Who is gone up? GOD. God is gone up. So you find after He ascended, after He parts from them and is carried up into heaven, the disciples "worshipped Him." They plant their faces on the ground in adoration of this man with whom they had eaten and drunk and travelled, and whom they had watched get tired and sleepy and even sleep through a hum dinger of a storm, but who could then command the winds and the waves and they instantly obeyed, this man who was nailed to a tree and dead, and yet showed Himself to them as alive forevermore, this man who IS God, Him they worship and do so with great joy, no doubt with that merry noise, as they haunt the temple (nice inclusio, St.Luke) blessing God.
Kretzmann contrasts the meager earthly liturgy at that first ascension day service with the heavenly one. "Seven words, "while they behold, He was taken up..." There were no bells and banners on earth, but surely all the trumpets on the other side sounded as they had never sounded before...Surely the chiming golden bells of heaven sang their welcome, and angel choirs intoned the song of the throne: "Worthy is the Lamb that was slain to receive power and riches and wisdom and strength"... On the anvils of God the nails hade been forged into the scepter of a king. "He was taken up"...The angel hosts sweep to either side, leaving the way clear to the Eternal Light that no longer blinds the eyes of us who stand gazing after him... He leads a procession which comes from the ends of time and space, all the harvest of all the white fields the world has ever known, pilgrims of the night who come at last to the dawn of an everlasting day." So far Kretzmann.

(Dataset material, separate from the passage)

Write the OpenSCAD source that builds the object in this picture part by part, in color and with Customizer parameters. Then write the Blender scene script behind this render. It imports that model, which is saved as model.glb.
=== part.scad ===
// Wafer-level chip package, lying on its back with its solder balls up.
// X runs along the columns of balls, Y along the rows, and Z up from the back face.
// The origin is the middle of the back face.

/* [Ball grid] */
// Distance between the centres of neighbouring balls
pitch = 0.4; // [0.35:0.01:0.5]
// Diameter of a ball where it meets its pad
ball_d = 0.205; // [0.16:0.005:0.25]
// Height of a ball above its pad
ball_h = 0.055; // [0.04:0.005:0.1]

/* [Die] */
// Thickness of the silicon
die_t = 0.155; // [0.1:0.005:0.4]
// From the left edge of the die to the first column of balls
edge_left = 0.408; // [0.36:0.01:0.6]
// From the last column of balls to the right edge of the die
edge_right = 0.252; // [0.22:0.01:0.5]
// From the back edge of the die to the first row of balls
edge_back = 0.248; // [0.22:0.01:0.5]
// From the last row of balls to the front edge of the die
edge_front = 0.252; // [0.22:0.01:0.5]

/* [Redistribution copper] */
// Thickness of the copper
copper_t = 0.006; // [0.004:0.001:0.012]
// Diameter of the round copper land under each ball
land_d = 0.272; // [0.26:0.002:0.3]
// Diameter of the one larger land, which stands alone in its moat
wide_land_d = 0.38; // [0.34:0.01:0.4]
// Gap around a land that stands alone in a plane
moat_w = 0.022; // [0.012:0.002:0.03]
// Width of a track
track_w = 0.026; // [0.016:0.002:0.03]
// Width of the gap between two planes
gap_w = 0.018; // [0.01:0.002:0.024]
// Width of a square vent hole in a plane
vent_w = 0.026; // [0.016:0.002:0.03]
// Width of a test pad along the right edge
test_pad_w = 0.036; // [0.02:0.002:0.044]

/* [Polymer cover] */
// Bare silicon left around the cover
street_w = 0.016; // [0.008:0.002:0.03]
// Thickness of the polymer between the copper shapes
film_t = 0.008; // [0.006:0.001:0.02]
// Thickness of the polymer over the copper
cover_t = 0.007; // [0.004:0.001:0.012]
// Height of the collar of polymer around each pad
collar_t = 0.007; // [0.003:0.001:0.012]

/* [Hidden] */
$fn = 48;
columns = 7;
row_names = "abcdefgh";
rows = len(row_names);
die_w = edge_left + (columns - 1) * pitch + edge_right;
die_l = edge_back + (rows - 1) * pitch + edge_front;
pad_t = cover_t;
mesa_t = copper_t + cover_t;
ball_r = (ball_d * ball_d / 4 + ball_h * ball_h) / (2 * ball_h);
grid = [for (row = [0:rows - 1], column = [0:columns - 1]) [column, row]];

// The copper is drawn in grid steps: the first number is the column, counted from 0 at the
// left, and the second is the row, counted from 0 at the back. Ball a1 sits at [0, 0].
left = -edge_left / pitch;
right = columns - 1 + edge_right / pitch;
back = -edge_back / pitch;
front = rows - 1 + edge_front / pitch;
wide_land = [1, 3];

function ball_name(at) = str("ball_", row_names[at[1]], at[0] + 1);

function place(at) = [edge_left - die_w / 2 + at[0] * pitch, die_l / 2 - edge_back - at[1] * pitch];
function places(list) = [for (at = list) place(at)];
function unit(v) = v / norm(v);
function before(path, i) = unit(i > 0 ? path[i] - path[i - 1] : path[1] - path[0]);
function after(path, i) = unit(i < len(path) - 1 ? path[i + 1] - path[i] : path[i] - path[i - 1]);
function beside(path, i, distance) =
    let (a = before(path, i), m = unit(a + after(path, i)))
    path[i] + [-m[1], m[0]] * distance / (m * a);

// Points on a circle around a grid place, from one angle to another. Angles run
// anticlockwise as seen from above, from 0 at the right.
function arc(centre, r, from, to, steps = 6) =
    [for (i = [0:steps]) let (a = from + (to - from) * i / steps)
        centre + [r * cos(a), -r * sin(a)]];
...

They stand with their tear-stained faces staring up after him, maybe not even noticing at first the angelic messengers who were sent to earth to remind them that they need not stand staring opened mouthed at the skies. He will come again in glory, just like they saw Him go. And of course, meanwhile there is work to do. His work. My witnesses. Here, there, everywhere.
But is there a danger of out of sight, out of mind? Maybe, but it's more apparent than real. We are always thinking about things that we are not seeing and often we are quite oblivious to what is actually before our eyes. Our minds, it seems, have eyes of their own, of course. And just like your mouth can be rattling off the words of the liturgy and your mind be working on something totally different, so your eyes can be seeing what is before them, and yet your mind scarcely registers it, because you are so occupied with what no one else there is seeing. Now, the Ascension of Jesus beyond the reception of the bright cloud, we did not get to see. I hope Kretzmann was right and the scene John sees in Revelation 5 IS the heavenly side of the story. Or something very like it. But even though He has ascended and is not longer VISIBLE, He is anything but out of mind for the disciples and for all in whom their words lodge and live and bring to life. So the collect for this day: "that we may also ascend in heart and mind and continually dwell there with Him." So heavenly minded as to end up actually being of some earthly good!
"He was taken up." What does that mean? What do we confess when we say that He ascended? One thing the Church learned early was that it does NOT mean that He's no longer here and active. He's not twiddling His thumbs way up there, far, far away, waiting for the cue from the Father to get up and get the long-awaited return underway. No. Were you paying attention to how St. Luke began his second volume? "In the first book, O Theophilus, I dealt with all that Jesus began to do and to teach." So calling it the Acts of the Apostles was surely a misnomer. It's the ongoing acts of Ascended, Glorified Jesus, ruling all and superintending the spreading of His gospel that nets more and more worshippers, falling down before Him and blessing His Father for the love they've come to know in the Father's Son. As Luke will say repeatedly: "And the Word of the Lord grew!"
So, Ascension, Jesus, on the throne of the universe, at the Father's right, Your brother, the one who shares Your flesh and blood: He's the King of all, the Ruler of all, the Lord of all things. Right now. And nothing that you will meet in your life comes to you but from His hand. Nothing? Really? Really! How the early Christians danced in that fire! After witnessing Polycarp's martyrdom, some of his disciples wrote an account of what happened and at the very end, they penned these words: "It was the second day of the first fortnight of Xanthicus, seven days before the calends of March, when our blessed Polycarp met his martyr's death, two hours before midday on the Greater Sabbath. The official responsible for his arrest was Herod; the High Priest was Philip of Tralles; and the proconsul was Statius Quadratus—but the ruling monarch was Jesus Christ, who reigns forever and ever. To Him be ascribed all glory, honour, majesty, and an eternal throne from generation to generation. Amen."
Folks, THEM be fightin words! The Ascension of Jesus meant that at the right of God right now and governing all things forever is the One born of the Virgin Mary, nailed to the cross, raised from the dead, and the One to whom at His appearing we all must give an account of our deeds, for He is the Judge of all. The One who has whose blood alone has covered all Your sins.
And so from the Ascension onward, the Church waits, but she doesn't wait for One who is absent to come back; the whole secret inner joy of her life is that she waits for One who is yet Present in her midst in a hidden manner and who in an equally hidden and mysterious manner rules everything. She waits for Him to Appear, and that's when the rest of the world will be let in on the secret that is the Church's inner life and hidden joy.
God is gone up with a merry noise. The God-man. The Lord with the sound of the trump. What joy is yours today, people loved by God, as you join the merry noise of angels and archangels and the whole company of the redeemed, raising a mighty Te Deum like a trump to your Ascended King, to His holy Father, to the Holy Spirit, the Comforter, to whom be glory now and ever and to the ages of ages! Amen.
That is something else. What a Christ!